### TASK DESCRIPTION
Would you set down every entry shown below, precisely as written?

(Entries with model source code)
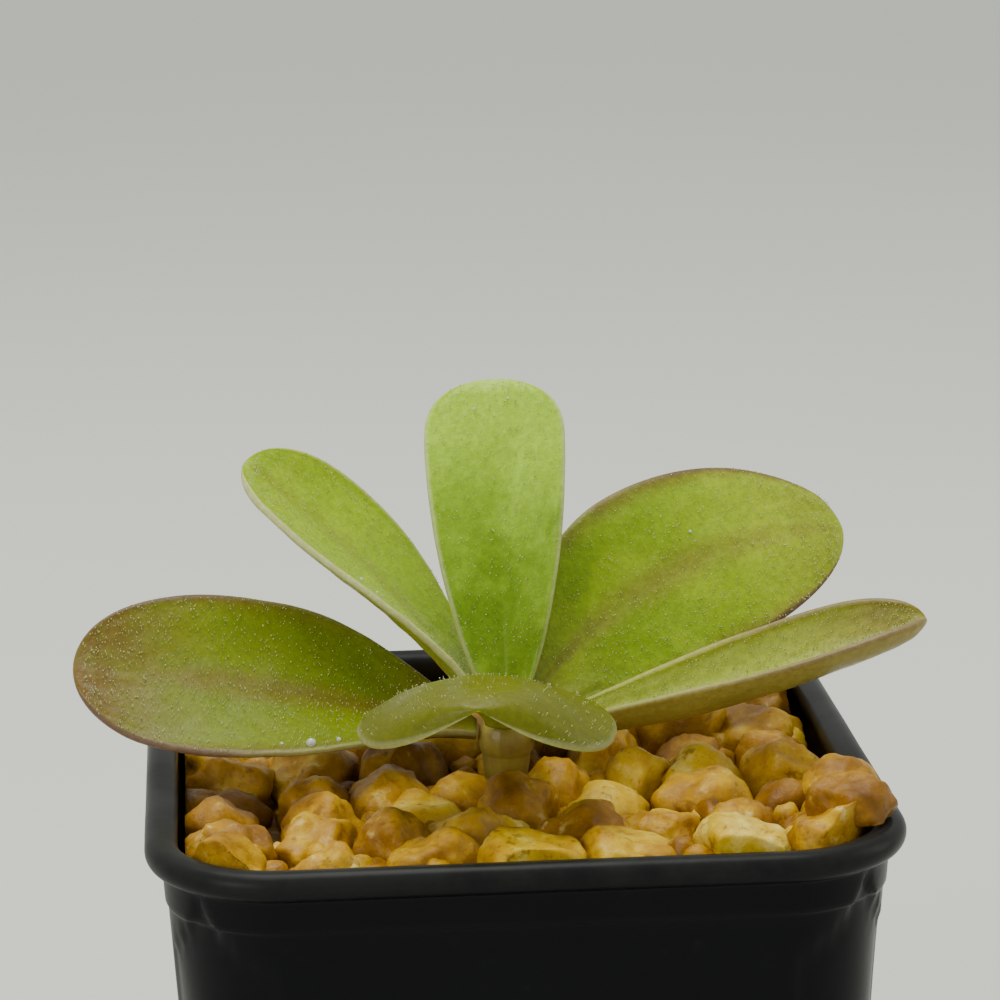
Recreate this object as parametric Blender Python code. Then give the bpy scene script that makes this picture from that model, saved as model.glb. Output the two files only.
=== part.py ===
# A butterwort in a square nursery pot, filled with golden gravel.
# Lengths below are in millimetres and become metres as each solid is made.
# The pot stands on Z = 0 about the Z axis, and the viewer looks along +Y.

import math

import bmesh
import bpy
from mathutils import Vector, noise

NAME = "butterwort_in_pot"
MM = 0.001
SEED = 41

# Pot
POT_HEIGHT = 64.0
RIM_HALF = 35.0          # outer half width over the rolled lip
RIM_DEPTH = 2.8
WALL_HALF = 33.45        # outer half width of the wall under the lip
TAPER = 0.062            # each side draws in by this much for each unit down
WALL = 1.2
FLOOR = 1.6
COLLAR_DEPTH = 3.0
COLLAR_STEP = 0.25
STRAIGHT = 22.6          # half length of the straight part of each side
CORNER_STEPS = 7
DRAIN_RADIUS = 1.7
DRAIN_OFFSET = 17.0

# Gravel
GAP = 0.35
BED_BELOW_RIM = 7.2
BED_UNDER_GRAINS = 0.4
GRAIN_PITCH = 7.6
GRAIN_RADIUS = 4.1
GRAIN_RING = 4.6
# Stones that lean over the lip at the front right corner: x, y, height over the rim, radius
PERCHED = ((29.6, -24.6, 0.2, 3.9), (30.4, -17.2, 0.0, 3.6))

# Crown and its root plug
CROWN_AT = (0.2, 1.0, 0.4)   # above the rim, which is the plane the plant is set out from
CROWN_RADIUS = 2.8
PLUG_RADIUS = 2.1
PLUG_LENGTH = 15.0
SEAT = 0.35

# Leaves
BLADE = 1.25             # full thickness
LEAF_AROUND = 16
LEAF_ALONG = 34

LOOKS = {
    "black plastic": ((0.012, 0.014, 0.016), 0.38),
    "golden gravel": ((0.48, 0.24, 0.05), 0.6),
    "crown skin": ((0.16, 0.11, 0.06), 0.5),
    "leaf skin": ((0.17, 0.27, 0.03), 0.4),
}
# A blade's form: half width at the neck, where it is widest, how it swells, how blunt it ends.
FORMS = {
    "paddle": dict(neck=1.5, belly=0.5, swell=1.0, blunt=2.3),
    "spoon": dict(neck=1.5, belly=0.8, swell=0.7, blunt=2.7),
    "spatula": dict(neck=1.9, belly=0.7, swell=2.0, blunt=2.7),
    "gutter": dict(neck=2.0, belly=0.55, swell=1.0, blunt=3.0),
}
# Each leaf leaves the crown at a heading and a rise, in degrees, which change by turn and arch at its tip.
# roll turns its width and hollow is the half angle across it, each at the base and at the tip.
LEAVES = {
    "leaf_left": dict(form="paddle", heading=180, turn=10, rise=15, arch=-5, length=40, width=21,
                      roll=(-15, -45), hollow=(0.8, 0.1)),
    "leaf_back_left": dict(form="paddle", heading=140, turn=35, rise=45, arch=-5, length=35, width=17,
                           roll=(20, -20), hollow=(0.4, 0.6)),
    "leaf_centre": dict(form="spoon", heading=95, turn=-10, rise=77, arch=-20, length=33, width=14,
                        roll=(10, -10), hollow=(0.5, 0.1)),
    "leaf_back": dict(form="paddle", heading=75, turn=0, rise=0, arch=40, length=32, width=15,
                      roll=(0, 0), hollow=(0.3, 0.3)),
    "leaf_right_upper": dict(form="paddle", heading=40, turn=-30, rise=42, arch=-45, length=43, width=20,
                             roll=(60, 45), hollow=(0.4, -0.2)),
    "leaf_right_low": dict(form="gutter", heading=-15, turn=15, rise=10, arch=15, length=40, width=12,
                           roll=(0, 25), hollow=(1.5, 1.5)),
    "leaf_front": dict(form="spatula", heading=260, turn=0, rise=45, arch=-50, length=30, width=26,
                       roll=(0, 0), hollow=(0.1, -1.1)),
}


def clear_scene():
    for item in list(bpy.data.objects):
        bpy.data.objects.remove(item, do_unlink=True)


def collection(name):
    group = bpy.data.collections.get(name) or bpy.data.collections.new(name)
    if group.name not in bpy.context.scene.collection.children:
        bpy.context.scene.collection.children.link(group)
    return group


def material(name, color, roughness):
    surface = bpy.data.materials.get(name)
    if surface is None:
        surface = bpy.data.materials.new(name)
        surface.use_nodes = True
        shader = surface.node_tree.nodes["Principled BSDF"]
        shader.inputs["Base Color"].default_value = (*color, 1.0)
        shader.inputs["Roughness"].default_value = roughness
        shader.inputs["Metallic"].default_value = 0.0
    return surface


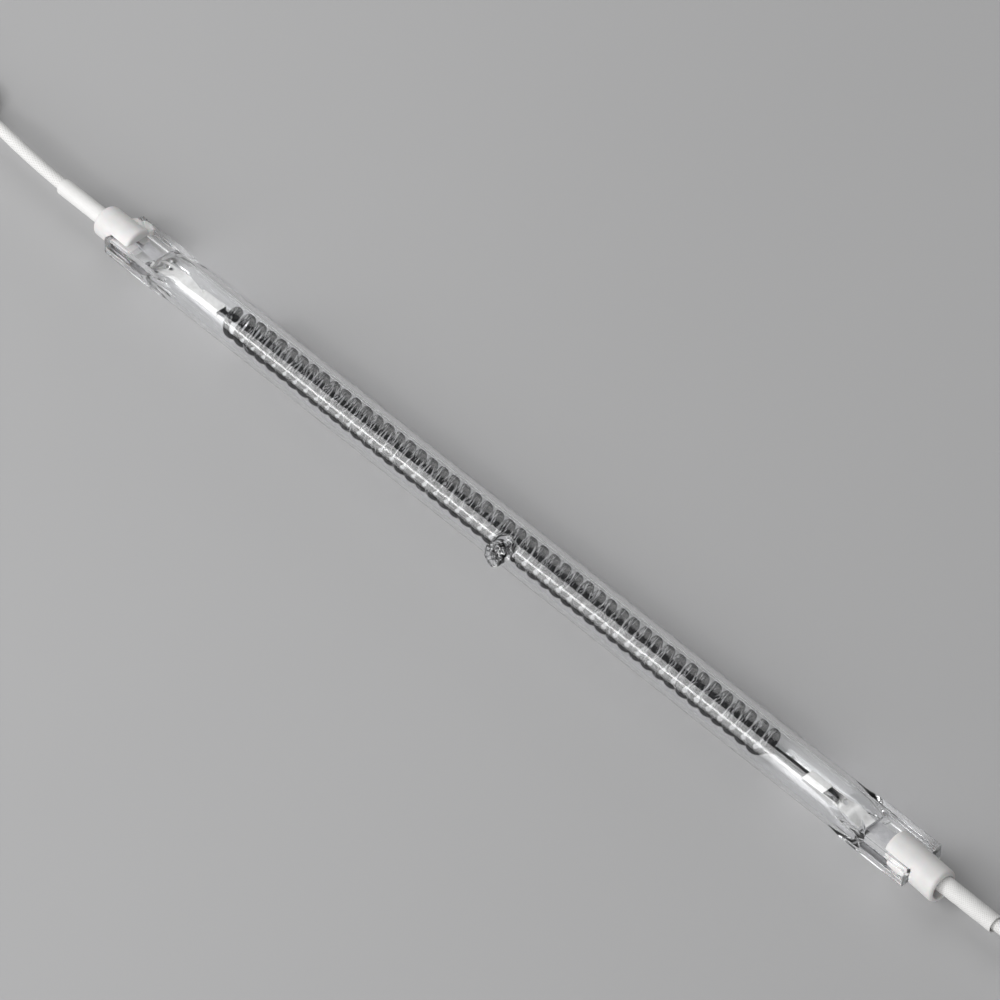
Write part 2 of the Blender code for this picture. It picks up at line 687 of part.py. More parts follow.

### RESPONSE
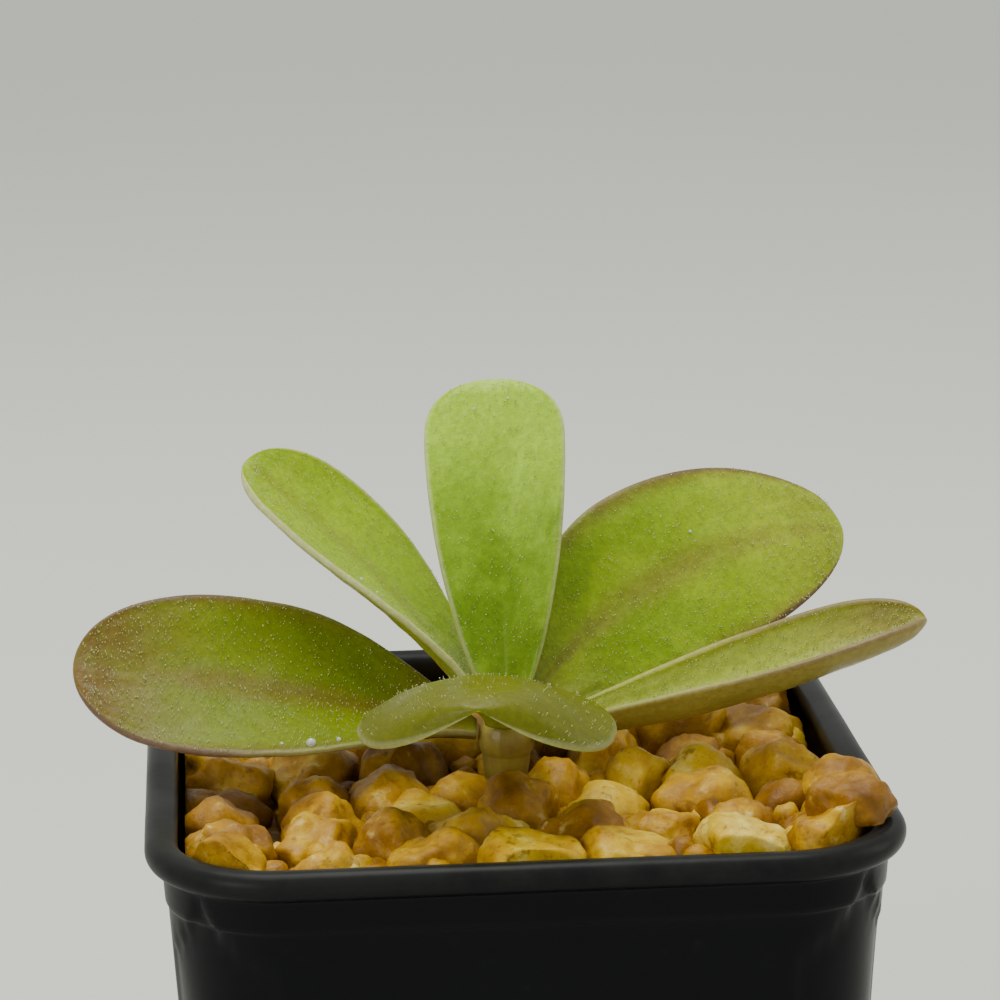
Recreate this object as parametric Blender Python code. Then give the bpy scene script that makes this picture from that model, saved as model.glb. Output the two files only.
=== part.py ===
# A butterwort in a square nursery pot, filled with golden gravel.
# Lengths below are in millimetres and become metres as each solid is made.
# The pot stands on Z = 0 about the Z axis, and the viewer looks along +Y.

import math

import bmesh
import bpy
from mathutils import Vector, noise

NAME = "butterwort_in_pot"
MM = 0.001
SEED = 41

# Pot
POT_HEIGHT = 64.0
RIM_HALF = 35.0          # outer half width over the rolled lip
RIM_DEPTH = 2.8
WALL_HALF = 33.45        # outer half width of the wall under the lip
TAPER = 0.062            # each side draws in by this much for each unit down
WALL = 1.2
FLOOR = 1.6
COLLAR_DEPTH = 3.0
COLLAR_STEP = 0.25
STRAIGHT = 22.6          # half length of the straight part of each side
CORNER_STEPS = 7
DRAIN_RADIUS = 1.7
DRAIN_OFFSET = 17.0

# Gravel
GAP = 0.35
BED_BELOW_RIM = 7.2
BED_UNDER_GRAINS = 0.4
GRAIN_PITCH = 7.6
GRAIN_RADIUS = 4.1
GRAIN_RING = 4.6
# Stones that lean over the lip at the front right corner: x, y, height over the rim, radius
PERCHED = ((29.6, -24.6, 0.2, 3.9), (30.4, -17.2, 0.0, 3.6))

# Crown and its root plug
CROWN_AT = (0.2, 1.0, 0.4)   # above the rim, which is the plane the plant is set out from
CROWN_RADIUS = 2.8
PLUG_RADIUS = 2.1
PLUG_LENGTH = 15.0
SEAT = 0.35

# Leaves
BLADE = 1.25             # full thickness
LEAF_AROUND = 16
LEAF_ALONG = 34

LOOKS = {
    "black plastic": ((0.012, 0.014, 0.016), 0.38),
    "golden gravel": ((0.48, 0.24, 0.05), 0.6),
    "crown skin": ((0.16, 0.11, 0.06), 0.5),
    "leaf skin": ((0.17, 0.27, 0.03), 0.4),
}
# A blade's form: half width at the neck, where it is widest, how it swells, how blunt it ends.
FORMS = {
    "paddle": dict(neck=1.5, belly=0.5, swell=1.0, blunt=2.3),
    "spoon": dict(neck=1.5, belly=0.8, swell=0.7, blunt=2.7),
    "spatula": dict(neck=1.9, belly=0.7, swell=2.0, blunt=2.7),
    "gutter": dict(neck=2.0, belly=0.55, swell=1.0, blunt=3.0),
}
# Each leaf leaves the crown at a heading and a rise, in degrees, which change by turn and arch at its tip.
# roll turns its width and hollow is the half angle across it, each at the base and at the tip.
LEAVES = {
    "leaf_left": dict(form="paddle", heading=180, turn=10, rise=15, arch=-5, length=40, width=21,
                      roll=(-15, -45), hollow=(0.8, 0.1)),
    "leaf_back_left": dict(form="paddle", heading=140, turn=35, rise=45, arch=-5, length=35, width=17,
                           roll=(20, -20), hollow=(0.4, 0.6)),
    "leaf_centre": dict(form="spoon", heading=95, turn=-10, rise=77, arch=-20, length=33, width=14,
                        roll=(10, -10), hollow=(0.5, 0.1)),
    "leaf_back": dict(form="paddle", heading=75, turn=0, rise=0, arch=40, length=32, width=15,
                      roll=(0, 0), hollow=(0.3, 0.3)),
    "leaf_right_upper": dict(form="paddle", heading=40, turn=-30, rise=42, arch=-45, length=43, width=20,
                             roll=(60, 45), hollow=(0.4, -0.2)),
    "leaf_right_low": dict(form="gutter", heading=-15, turn=15, rise=10, arch=15, length=40, width=12,
                           roll=(0, 25), hollow=(1.5, 1.5)),
    "leaf_front": dict(form="spatula", heading=260, turn=0, rise=45, arch=-50, length=30, width=26,
                       roll=(0, 0), hollow=(0.1, -1.1)),
}


def clear_scene():
    for item in list(bpy.data.objects):
        bpy.data.objects.remove(item, do_unlink=True)


def collection(name):
    group = bpy.data.collections.get(name) or bpy.data.collections.new(name)
    if group.name not in bpy.context.scene.collection.children:
        bpy.context.scene.collection.children.link(group)
    return group


def material(name, color, roughness):
    surface = bpy.data.materials.get(name)
    if surface is None:
        surface = bpy.data.materials.new(name)
        surface.use_nodes = True
        shader = surface.node_tree.nodes["Principled BSDF"]
        shader.inputs["Base Color"].default_value = (*color, 1.0)
        shader.inputs["Roughness"].default_value = roughness
        shader.inputs["Metallic"].default_value = 0.0
    return surface


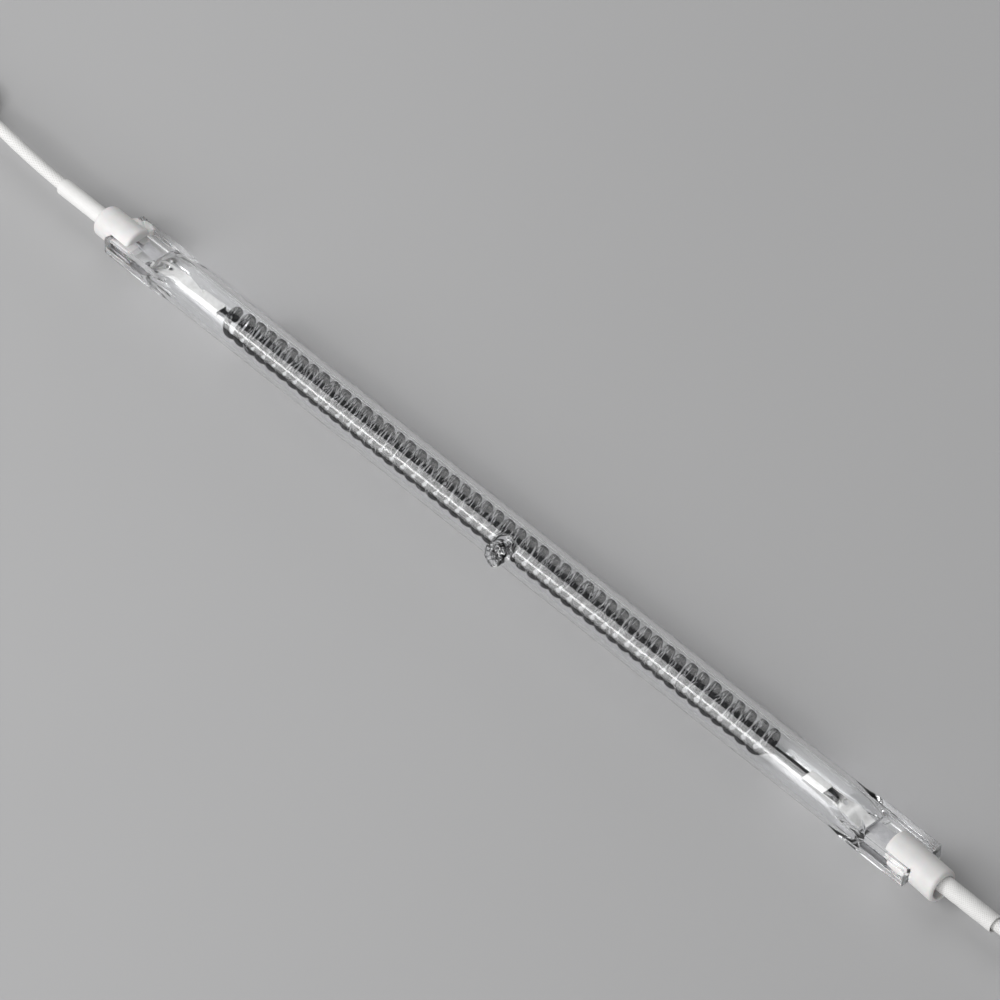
Write part 2 of the Blender code for this picture. It picks up at line 687 of part.py. More parts follow.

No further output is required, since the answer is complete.